DESCRIPTION OF THE TASK: The entries below should be output exactly as written.

DATASET:
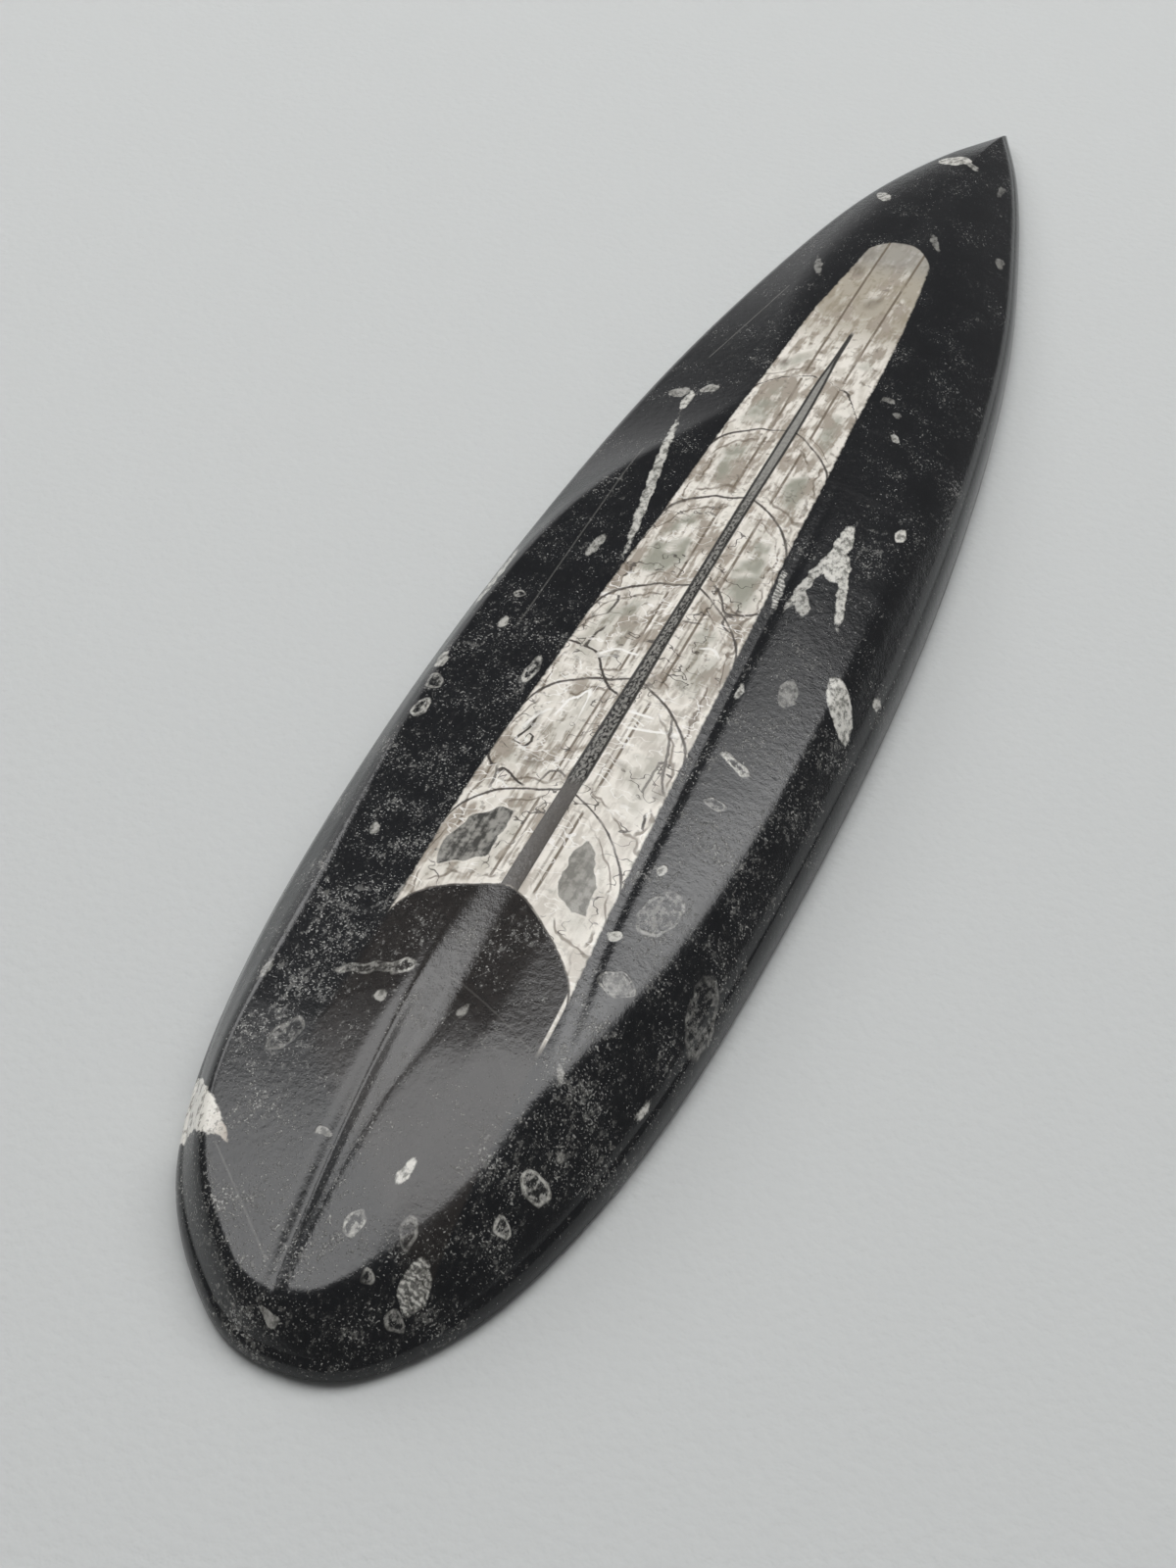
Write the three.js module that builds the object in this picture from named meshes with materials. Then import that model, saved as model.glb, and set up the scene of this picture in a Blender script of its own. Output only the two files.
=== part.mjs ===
// A polished orthoceras fossil: a straight-shelled cephalopod lying in one piece of black
// limestone. The stone is ground to a long leaf with a rounded end and a pointed end, sawn
// flat underneath and hand polished on top, so it is one solid with nothing fitted to it.
//
// Millimetres, +Z up, +Y towards the pointed end. The origin is the middle of the flat base.
import * as THREE from 'three';

// Outline of the stone seen from above: [y, left x, right x], pointed end first.
const OUTLINE = [
  [91.45, 0.1, 0.1],
  [81, -6.1, 4.6],
  [67, -11.2, 9.0],
  [47, -15.1, 14.0],
  [23, -18.2, 17.7],
  [-5, -19.9, 20.0],
  [-35, -20.2, 20.3],
  [-61, -18.4, 18.7],
  [-79, -14.2, 14.5],
  [-89, -6.0, 7.9],
  [-91.45, 1.0, 1.0],
];

// Edge of the stone. The wall stands on a small foot, rounds over and runs on as a bevel.
const FOOT_HEIGHT = 0.6;
const FOOT_INSET = 0.5;
const ROUND_OVER = 1.5;
const ROUND_POWER = 2.4;
const WALL_LEFT = [[-92, 2.2], [-80, 3.3], [-66, 4.8], [-50, 5.4], [20, 5.8], [60, 4.4], [92, 2.4]];
const WALL_RIGHT = [[-92, 2.2], [-76, 2.8], [-50, 3.6], [20, 4.0], [60, 3.4], [92, 2.4]];
const BEVEL_LEFT = [[-92, 1.7], [-80, 2.0], [-64, 1.2], [-12, 1.1], [6, 0.45], [92, 0.42]];
const BEVEL_RIGHT = [[-92, 1.2], [-50, 1.2], [0, 1.2], [50, 0.7], [92, 0.5]];

// How widely the bevel blends into the polished top. The left side keeps a crisp edge.
const BLEND_LEFT = [[-92, 1.6], [-70, 0.9], [-12, 0.6], [4, 0.3], [30, 0.3], [60, 1.0], [92, 2.0]];
const BLEND_RIGHT = [[-92, 2.2], [-82, 2.0], [-66, 1.4], [-50, 1.2], [92, 1.4]];
const SIDE_MIX_WIDTH = 8;

// Height of the polished top at the foot of the ridge, and its slope on the left lobe.
const CROWN = [
  [-92, 4.6],
  [-86, 5.7],
  [-80, 6.9],
  [-72, 8.0],
  [-66, 8.55],
  [-58, 8.85],
  [-45, 9.0],
  [-20, 9.1],
  [10, 8.9],
  [35, 8.1],
  [60, 6.6],
  [80, 4.8],
  [92, 3.6],
];
const LEFT_SLOPE = 0.05;

// Lines along the stone where the slope of the polished top turns, from left to right. Each
// row is [y, x, turn], and the radius says how round the turn is.
const CREASES = [
  {
    name: 'foot of the ridge',
    radius: 0.5,
    rows: [
      [-92, 0.9, 0.02],
      [-86, -0.4, 0.12],
      [-80, -0.9, 0.22],
      [-70, -1.5, 0.28],
      [-60, -1.8, 0.28],
      [-50, -2.0, 0.28],
      [0, -2.2, 0.22],
      [50, -1.8, 0.12],
      [92, 0.0, 0.0],
    ],
  },
  {
    name: 'left edge of the ridge',
    radius: 0.5,
    rows: [
      [-92, 1.5, -0.07],
      [-86, 0.4, -0.14],
      [-80, 0.5, -0.24],
      [-72, 0.6, -0.28],
      [-66, 1.5, -0.3],
      [-57, 1.3, -0.3],
      [-50, 1.1, -0.3],
      [0, 0.9, -0.27],
      [50, 0.7, -0.17],
      [92, 0.4, -0.05],
    ],
  },
  {
    name: 'right edge of the ridge',
    radius: 0.6,
    rows: [
      [-92, 5.4, -0.1],
      [-66, 5.3, -0.1],
      [-50, 5.2, -0.14],
      [0, 4.2, -0.1],
      [50, 2.4, -0.1],
      [92, 0.8, -0.08],
    ],
  },
  {
    name: 'outer edge of the right flank',
    radius: 0.7,
    rows: [
      [-92, 4.5, -0.3],
      [-80, 9.5, -0.31],
      [-72, 11.4, -0.32],
      [-64, 11.6, -0.24],
      [-50, 9.8, -0.15],
      [0, 7.4, -0.13],
      [50, 5.4, -0.12],
      [92, 2.0, -0.05],
    ],
  },
  {
    name: 'shoulder of the right lobe',
    radius: 3.6,
    rows: [
      [-92, 12.0, -0.2],
      [-60, 15.5, -0.25],
      [-35, 16.0, -0.25],
      [0, 15.0, -0.25],
      [50, 10.5, -0.25],
      [92, 4.6, -0.25],
    ],
  },
];

// Mesh fineness: rows along each side, and steps from the edge in to the spine.
const ROWS = 72;
const STEPS = 22;
const STEP_POWER = 1.9;
const SPINE_SHARE = 0.84;
const SPINE_X = 2.5;

const STONE_COLOUR = 0x2a2a2c;

// A smooth curve through a table of [y, value] rows.
function curveThrough(rows) {
  const ys = rows.map((row) => row[0]);
  const values = rows.map((row) => row[1]);
  const curve = new THREE.CubicInterpolant(ys, values, 1, new Float64Array(1));
  return (y) => curve.evaluate(THREE.MathUtils.clamp(y, ys[0], ys[ys.length - 1]))[0];
}

// log(1 + e^t): a straight line that bends smoothly from flat to a slope of one.
function softBend(t) {
  return Math.max(t, 0) + Math.log1p(Math.exp(-Math.abs(t)));
}

// The lower of two heights, with the corner between them rounded off.
function softLower(a, b, blend) {
  const share = THREE.MathUtils.clamp(0.5 + (0.5 * (b - a)) / blend, 0, 1);
  return THREE.MathUtils.lerp(b, a, share) - blend * share * (1 - share);
}

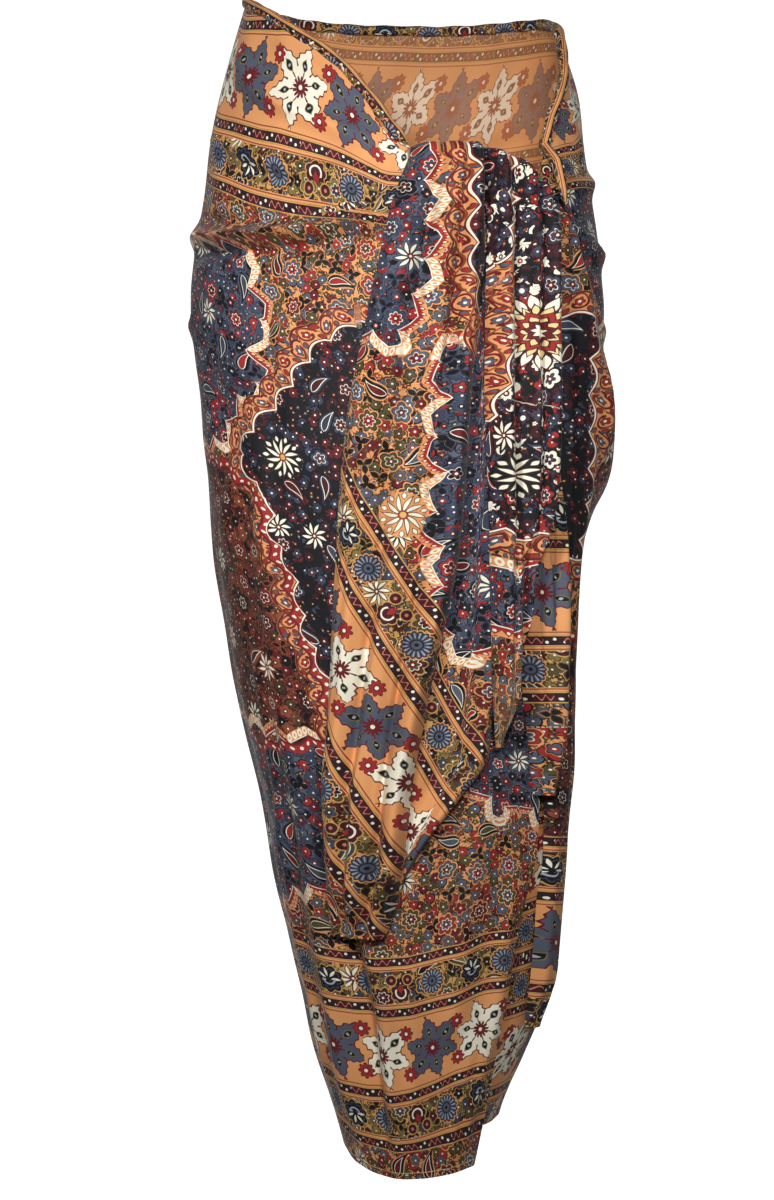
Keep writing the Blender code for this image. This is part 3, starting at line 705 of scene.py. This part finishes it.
# where the grounds change, as degrees round the body and height
wrapZones = {
    "navy": [
        [(351, -0.161), (342, -0.173), (335, -0.192), (326, -0.22), (310, -0.261), (312, -0.283),
         (321, -0.303),
         (321, -0.337), (327, -0.369), (329, -0.417), (336, -0.458), (338, -0.499), (375, -0.503),
         (375, -0.161)],
        [(38, -0.128), (53, -0.122), (61, -0.133), (58, -0.2), (50, -0.212), (38, -0.213)],
        [(180, -0.18), (160, -0.235), (150, -0.33), (165, -0.43), (180, -0.5), (195, -0.43), (210, -0.33),
         (200, -0.235)],
    ],
    "blue": [
        [(262, -0.08), (314, -0.093), (316, -0.104), (323, -0.154), (319, -0.179), (320, -0.209),
         (309, -0.22),
         (299, -0.253), (262, -0.253)],
        [(255, -0.496), (334, -0.51), (328, -0.589), (325, -0.632), (304, -0.639), (270, -0.66),
         (250, -0.621)],
        [(370, -0.44), (430, -0.441), (430, -0.553), (409, -0.578), (397, -0.56), (388, -0.572),
         (380, -0.55),
         (370, -0.524)],
        [(38, -0.043), (98, -0.026), (98, -0.124), (62, -0.158), (53, -0.126), (46, -0.162), (38, -0.162)],
        [(100, -0.56), (150, -0.56), (140, -0.64), (100, -0.66)],
    ],
    "maroon": [
        [(262, -0.262), (298, -0.277), (316, -0.305), (318, -0.339), (323, -0.373), (326, -0.417),
         (332, -0.462),
         (334, -0.504), (296, -0.511), (262, -0.479)],
        [(48, -0.237), (98, -0.237), (98, -0.4), (98, -0.656), (69, -0.651)],
    ],
}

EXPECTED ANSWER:
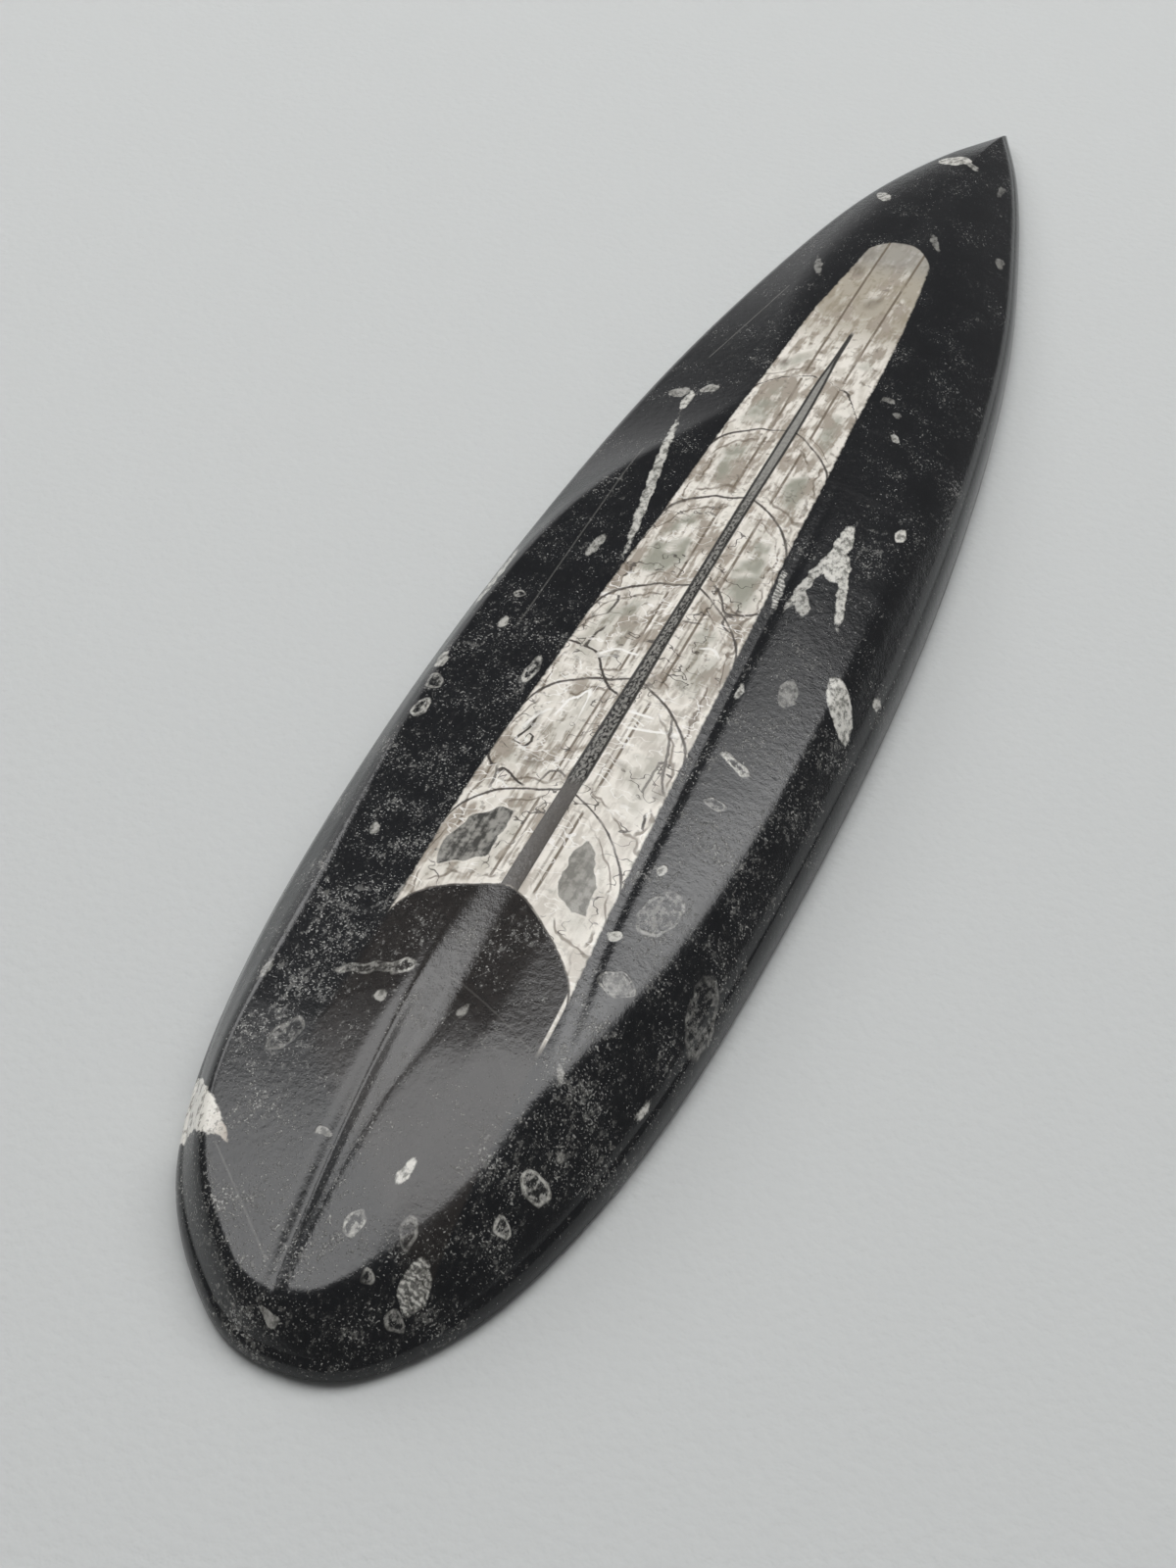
Write the three.js module that builds the object in this picture from named meshes with materials. Then import that model, saved as model.glb, and set up the scene of this picture in a Blender script of its own. Output only the two files.
=== part.mjs ===
// A polished orthoceras fossil: a straight-shelled cephalopod lying in one piece of black
// limestone. The stone is ground to a long leaf with a rounded end and a pointed end, sawn
// flat underneath and hand polished on top, so it is one solid with nothing fitted to it.
//
// Millimetres, +Z up, +Y towards the pointed end. The origin is the middle of the flat base.
import * as THREE from 'three';

// Outline of the stone seen from above: [y, left x, right x], pointed end first.
const OUTLINE = [
  [91.45, 0.1, 0.1],
  [81, -6.1, 4.6],
  [67, -11.2, 9.0],
  [47, -15.1, 14.0],
  [23, -18.2, 17.7],
  [-5, -19.9, 20.0],
  [-35, -20.2, 20.3],
  [-61, -18.4, 18.7],
  [-79, -14.2, 14.5],
  [-89, -6.0, 7.9],
  [-91.45, 1.0, 1.0],
];

// Edge of the stone. The wall stands on a small foot, rounds over and runs on as a bevel.
const FOOT_HEIGHT = 0.6;
const FOOT_INSET = 0.5;
const ROUND_OVER = 1.5;
const ROUND_POWER = 2.4;
const WALL_LEFT = [[-92, 2.2], [-80, 3.3], [-66, 4.8], [-50, 5.4], [20, 5.8], [60, 4.4], [92, 2.4]];
const WALL_RIGHT = [[-92, 2.2], [-76, 2.8], [-50, 3.6], [20, 4.0], [60, 3.4], [92, 2.4]];
const BEVEL_LEFT = [[-92, 1.7], [-80, 2.0], [-64, 1.2], [-12, 1.1], [6, 0.45], [92, 0.42]];
const BEVEL_RIGHT = [[-92, 1.2], [-50, 1.2], [0, 1.2], [50, 0.7], [92, 0.5]];

// How widely the bevel blends into the polished top. The left side keeps a crisp edge.
const BLEND_LEFT = [[-92, 1.6], [-70, 0.9], [-12, 0.6], [4, 0.3], [30, 0.3], [60, 1.0], [92, 2.0]];
const BLEND_RIGHT = [[-92, 2.2], [-82, 2.0], [-66, 1.4], [-50, 1.2], [92, 1.4]];
const SIDE_MIX_WIDTH = 8;

// Height of the polished top at the foot of the ridge, and its slope on the left lobe.
const CROWN = [
  [-92, 4.6],
  [-86, 5.7],
  [-80, 6.9],
  [-72, 8.0],
  [-66, 8.55],
  [-58, 8.85],
  [-45, 9.0],
  [-20, 9.1],
  [10, 8.9],
  [35, 8.1],
  [60, 6.6],
  [80, 4.8],
  [92, 3.6],
];
const LEFT_SLOPE = 0.05;

// Lines along the stone where the slope of the polished top turns, from left to right. Each
// row is [y, x, turn], and the radius says how round the turn is.
const CREASES = [
  {
    name: 'foot of the ridge',
    radius: 0.5,
    rows: [
      [-92, 0.9, 0.02],
      [-86, -0.4, 0.12],
      [-80, -0.9, 0.22],
      [-70, -1.5, 0.28],
      [-60, -1.8, 0.28],
      [-50, -2.0, 0.28],
      [0, -2.2, 0.22],
      [50, -1.8, 0.12],
      [92, 0.0, 0.0],
    ],
  },
  {
    name: 'left edge of the ridge',
    radius: 0.5,
    rows: [
      [-92, 1.5, -0.07],
      [-86, 0.4, -0.14],
      [-80, 0.5, -0.24],
      [-72, 0.6, -0.28],
      [-66, 1.5, -0.3],
      [-57, 1.3, -0.3],
      [-50, 1.1, -0.3],
      [0, 0.9, -0.27],
      [50, 0.7, -0.17],
      [92, 0.4, -0.05],
    ],
  },
  {
    name: 'right edge of the ridge',
    radius: 0.6,
    rows: [
      [-92, 5.4, -0.1],
      [-66, 5.3, -0.1],
      [-50, 5.2, -0.14],
      [0, 4.2, -0.1],
      [50, 2.4, -0.1],
      [92, 0.8, -0.08],
    ],
  },
  {
    name: 'outer edge of the right flank',
    radius: 0.7,
    rows: [
      [-92, 4.5, -0.3],
      [-80, 9.5, -0.31],
      [-72, 11.4, -0.32],
      [-64, 11.6, -0.24],
      [-50, 9.8, -0.15],
      [0, 7.4, -0.13],
      [50, 5.4, -0.12],
      [92, 2.0, -0.05],
    ],
  },
  {
    name: 'shoulder of the right lobe',
    radius: 3.6,
    rows: [
      [-92, 12.0, -0.2],
      [-60, 15.5, -0.25],
      [-35, 16.0, -0.25],
      [0, 15.0, -0.25],
      [50, 10.5, -0.25],
      [92, 4.6, -0.25],
    ],
  },
];

// Mesh fineness: rows along each side, and steps from the edge in to the spine.
const ROWS = 72;
const STEPS = 22;
const STEP_POWER = 1.9;
const SPINE_SHARE = 0.84;
const SPINE_X = 2.5;

const STONE_COLOUR = 0x2a2a2c;

// A smooth curve through a table of [y, value] rows.
function curveThrough(rows) {
  const ys = rows.map((row) => row[0]);
  const values = rows.map((row) => row[1]);
  const curve = new THREE.CubicInterpolant(ys, values, 1, new Float64Array(1));
  return (y) => curve.evaluate(THREE.MathUtils.clamp(y, ys[0], ys[ys.length - 1]))[0];
}

// log(1 + e^t): a straight line that bends smoothly from flat to a slope of one.
function softBend(t) {
  return Math.max(t, 0) + Math.log1p(Math.exp(-Math.abs(t)));
}

// The lower of two heights, with the corner between them rounded off.
function softLower(a, b, blend) {
  const share = THREE.MathUtils.clamp(0.5 + (0.5 * (b - a)) / blend, 0, 1);
  return THREE.MathUtils.lerp(b, a, share) - blend * share * (1 - share);
}

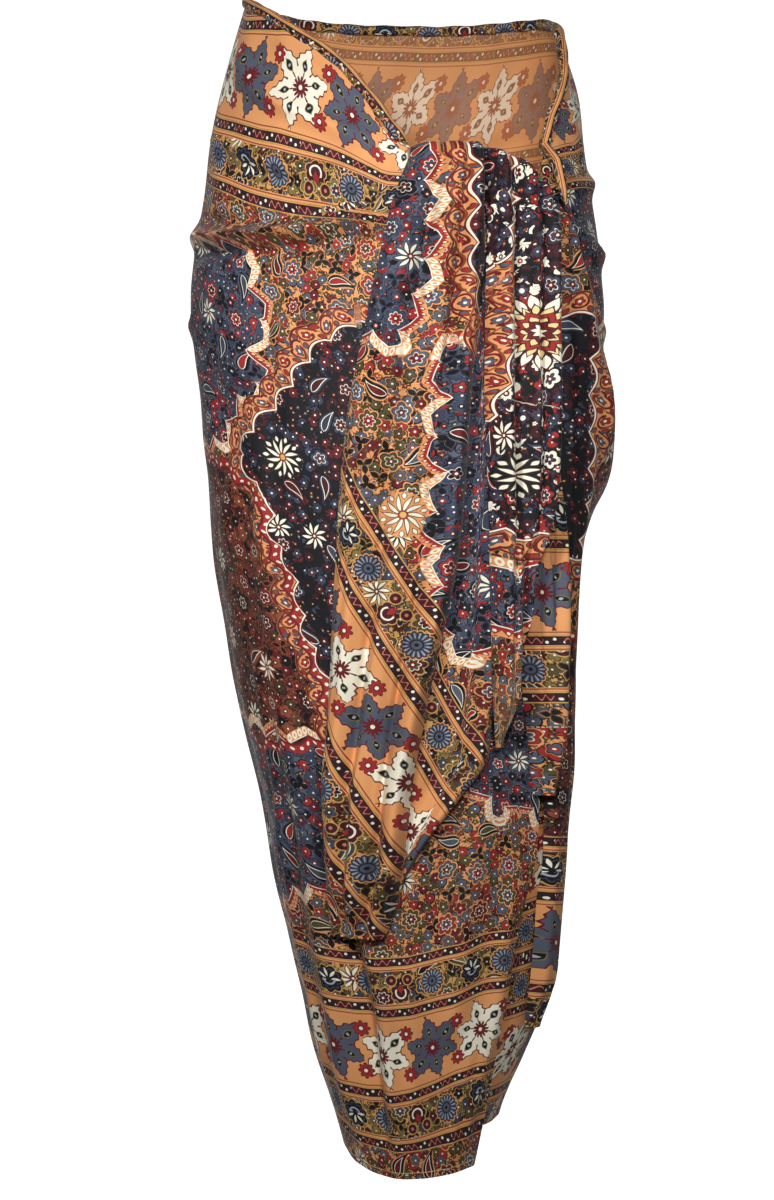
Keep writing the Blender code for this image. This is part 3, starting at line 705 of scene.py. This part finishes it.
# where the grounds change, as degrees round the body and height
wrapZones = {
    "navy": [
        [(351, -0.161), (342, -0.173), (335, -0.192), (326, -0.22), (310, -0.261), (312, -0.283),
         (321, -0.303),
         (321, -0.337), (327, -0.369), (329, -0.417), (336, -0.458), (338, -0.499), (375, -0.503),
         (375, -0.161)],
        [(38, -0.128), (53, -0.122), (61, -0.133), (58, -0.2), (50, -0.212), (38, -0.213)],
        [(180, -0.18), (160, -0.235), (150, -0.33), (165, -0.43), (180, -0.5), (195, -0.43), (210, -0.33),
         (200, -0.235)],
    ],
    "blue": [
        [(262, -0.08), (314, -0.093), (316, -0.104), (323, -0.154), (319, -0.179), (320, -0.209),
         (309, -0.22),
         (299, -0.253), (262, -0.253)],
        [(255, -0.496), (334, -0.51), (328, -0.589), (325, -0.632), (304, -0.639), (270, -0.66),
         (250, -0.621)],
        [(370, -0.44), (430, -0.441), (430, -0.553), (409, -0.578), (397, -0.56), (388, -0.572),
         (380, -0.55),
         (370, -0.524)],
        [(38, -0.043), (98, -0.026), (98, -0.124), (62, -0.158), (53, -0.126), (46, -0.162), (38, -0.162)],
        [(100, -0.56), (150, -0.56), (140, -0.64), (100, -0.66)],
    ],
    "maroon": [
        [(262, -0.262), (298, -0.277), (316, -0.305), (318, -0.339), (323, -0.373), (326, -0.417),
         (332, -0.462),
         (334, -0.504), (296, -0.511), (262, -0.479)],
        [(48, -0.237), (98, -0.237), (98, -0.4), (98, -0.656), (69, -0.651)],
    ],
}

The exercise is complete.